Dive Brief:
- Merck's hopes to win approval of a label expansion for Zetia (ezetimbe) through the combo drug Vytorin (ezetimbe/simvastatin) to include reduction of CVD risk took a blow on Monday as an FDA advisory committee voted 10-5 against endorsing Merck's claims for the drug.
- Results from Merck's Improve-It, a long-term outcomes trial involving 18,144 patients with acute coronary syndrome (ACS), showed that adding Zetia to simvastatin decreased risk of CV events. However, panel members did not believe that the benefit was significant.
- Zetia generated $2.86 billion in revenues last year, but will lose patent protection in 2016.
Dive Insight:
As a non-statin, anti-cholesterol drug, Zetia has been a second-line treatment for patients who either can't tolerate statins or whose LDL-C cannot be properly lowered with statins. However, the latest data from the Improve-It trial wasn't enough to persuade the FDA's advisory committee to recommend approval for an expanded label.
In the trial, 30.2% of patients in the simvastatin-only treatment cohort experienced a CV event, compared with 28.4% of patients in the Zetia-plus-simvastatin cohort. However, subgroup analysis has shown most of the beneficial effects were experienced by patients with diabetes. In fact, according to an FDA reviewer, there was "no effect seen among the under 75, non-diabetic subgroup, which were a majority of the study population," as reported by Cardio Brief.

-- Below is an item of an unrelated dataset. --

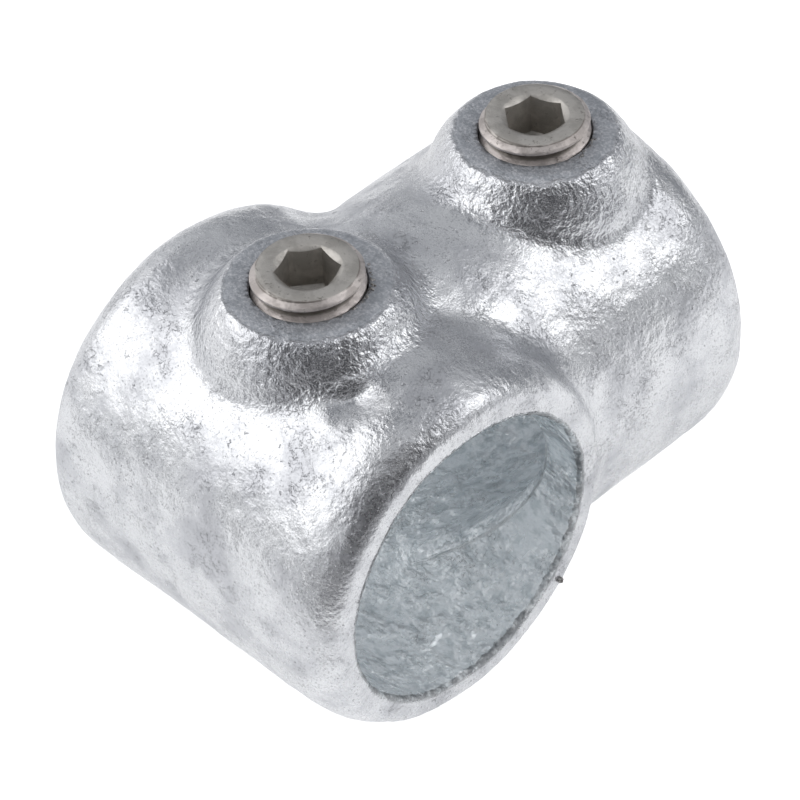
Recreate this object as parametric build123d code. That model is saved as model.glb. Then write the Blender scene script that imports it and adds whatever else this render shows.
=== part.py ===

In addition pursuing this CV-related indication for Zetia, Merck also wants the drug to be approved for addition to any statin treatment, not just simvastatin. Given the very low costs of generic statins (especially compared to the new PCSK9 inhibitors hitting the market), this combination could be both cost-effective and clinically effective. Furthermore, patients who have not achieved LDL-C reduction with statins alone could be treated next by adding ezetimbe, instead of moving straight to the more-expensive PCSK9 inhibitors.
But now, the question is whether or not the FDA will go along with the advisory committee's suprising decision.